特に「MEGTRON6」(2004年量産開始)はハイエンドサーバに採用された低伝送損失多層基板材料の先駆けとして、2014年4月「第46回市村産業賞 功績賞」、2016年3月「第62回大河内記念生産賞」を受賞。
[3]800GbE(Gigabit Ethernet)
Ethernet Technology Consortium(イーサネットテクノロジーコンソーシアム)で標準化が進められている有線高速通信新規格。現在最速仕様の400GbEを上回る、次世代インターフェース仕様。
[4]bps(Bit per Second)
1秒間に送受信可能なデータ量(bit)を表す単位。数字が大きいほど通信速度は早い。

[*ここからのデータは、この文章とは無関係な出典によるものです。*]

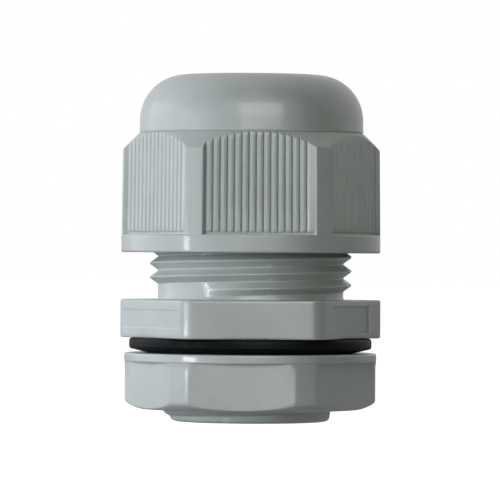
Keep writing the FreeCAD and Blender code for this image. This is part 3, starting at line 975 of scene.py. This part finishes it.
def light_up_world():
    """White where the camera sees it. As a light it is a bright backdrop and a dim room in front."""
    world = bpy.data.worlds.new("studio")
    bpy.context.scene.world = world
    world.use_nodes = True
    nodes, links = world.node_tree.nodes, world.node_tree.links
    background = nodes["Background"]
    background.inputs["Color"].default_value = (1, 1, 1, 1)
    place = nodes.new("ShaderNodeTexCoord")
    split = nodes.new("ShaderNodeSeparateXYZ")
    links.new(place.outputs["Generated"], split.inputs["Vector"])
    backdrop = nodes.new("ShaderNodeMapRange")
    backdrop.interpolation_type = "SMOOTHSTEP"
    backdrop.inputs["From Min"].default_value = -0.25
    backdrop.inputs["From Max"].default_value = 0.25
    backdrop.inputs["To Min"].default_value = ROOM_LIGHT
    backdrop.inputs["To Max"].default_value = BACKDROP_LIGHT
    links.new(split.outputs["Y"], backdrop.inputs["Value"])
    path = nodes.new("ShaderNodeLightPath")
    strength = nodes.new("ShaderNodeMapRange")
    strength.inputs["To Max"].default_value = 1
    links.new(backdrop.outputs["Result"], strength.inputs["To Min"])
    links.new(path.outputs["Is Camera Ray"], strength.inputs["Value"])
    links.new(strength.outputs["Result"], background.inputs["Strength"])


def add_floor():
    """A plain pale floor with only a faint shadow, low enough for the locknut to screw off above it."""
    mesh = bpy.data.meshes.new("floor")
    reach = FLOOR_REACH
    corners = [(-reach, -reach, 0), (reach, -reach, 0), (reach, reach, 0), (-reach, reach, 0)]
    mesh.from_pydata(corners, [], [(0, 1, 2, 3)])
    floor = bpy.data.objects.new("floor", mesh)
    floor.location.z = FLOOR_HEIGHT
    bpy.context.scene.collection.objects.link(floor)
    material = bpy.data.materials.new("pale_floor")
    material.use_nodes = True
    nodes, links = material.node_tree.nodes, material.node_tree.links
    surface = nodes["Principled BSDF"]
    surface.inputs["Base Color"].default_value = (FLOOR_GREY, FLOOR_GREY, FLOOR_GREY, 1)
    surface.inputs["Roughness"].default_value = 0.9
    surface.inputs["Specular IOR Level"].default_value = 0.1
    path = nodes.new("ShaderNodeLightPath")
    strength = nodes.new("ShaderNodeMapRange")
    strength.inputs["To Min"].default_value = 0
    strength.inputs["To Max"].default_value = FLOOR_GLOW
    links.new(path.outputs["Is Camera Ray"], strength.inputs["Value"])
    surface.inputs["Emission Color"].default_value = (1, 1, 1, 1)
    links.new(strength.outputs["Result"], surface.inputs["Emission Strength"])
    mesh.materials.append(material)


# Scene -------------------------------------------------------------------------------------------


def make_gland():
    """Every piece, each with its finish."""
    make_gland_body(moulded_nylon("body_nylon_look", NYLON, 0.42))
    # The dome nut and the locknut get lighter copies of the body's nylon, painted light in place of brighter
    # lighting.
    make_dome_nut(moulded_nylon("nut_nylon_painted_lighter", NUT_NYLON_PAINTED_LIGHTER, 0.44))
    make_locknut(moulded_nylon("locknut_nylon_painted_lighter", LOCKNUT_NYLON_PAINTED_LIGHTER, 0.4))
    make_gasket(moulded_rubber("gasket_rubber_look", GASKET_RUBBER, 0.46))
    make_seal(moulded_rubber("seal_rubber_look", SEAL_RUBBER, 0.55))
    claw = moulded_nylon("claw_nylon_look", CLAW_NYLON, 0.46)
    make_claw_ring(claw)
    for number in range(1, FINGERS + 1):
        make_claw_finger(number, claw)


make_gland()
add_camera()
add_lights()
light_up_world()
add_floor()
bpy.context.scene.view_settings.view_transform = "Standard"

112 Gbpsは1秒間に112 Gbitのデータ量を転送できる。
[5]PAM4(4Pulse Amplitude Modulation)
4値パルス振幅変調方式。信号を伝送する方式の一つ。
[6]低粗度銅箔
銅箔表面の粗度が極めて小さい銅箔。高周波電流は銅箔表面を流れるため(表皮効果)、表面の凹凸が小さい低粗度銅箔を用いることで伝送損失を小さくすることができる。一方で表面の凹凸が小さい銅箔は基材樹脂への物理的な密着(アンカー効果)が低くなるため、接着強度を高める樹脂設計が重要となる。
[7]絶縁信頼性
電子回路基板での絶縁抵抗劣化に対する信頼性。(一般的には高温高湿下での電圧印加による加速試験によって評価される)
[8]ガラス転移温度(Tg)
高分子などを加熱した場合に物理物性が変化する点をガラス転移温度という。
[9]比誘電率(Dk)
誘電率とは絶縁性の物質に外部から電荷を与えたときの分極のしやすさをあらわし、物質固有の値をもつ。分極しやすい物質ほど電気を蓄えやすい傾向があるため、電気信号を効率よく流すためには分極しにくい(誘電率が小さい)物質が有利である。比誘電率とは、真空の誘電率を1とした場合の物質の誘電率の比率。
[10]誘電正接(Df)
絶縁性物質内部での電気エネルギー損失の度合い。誘電正接が小さいほど電気エネルギー損失は小さくなり、電気信号の伝送損失は減少する。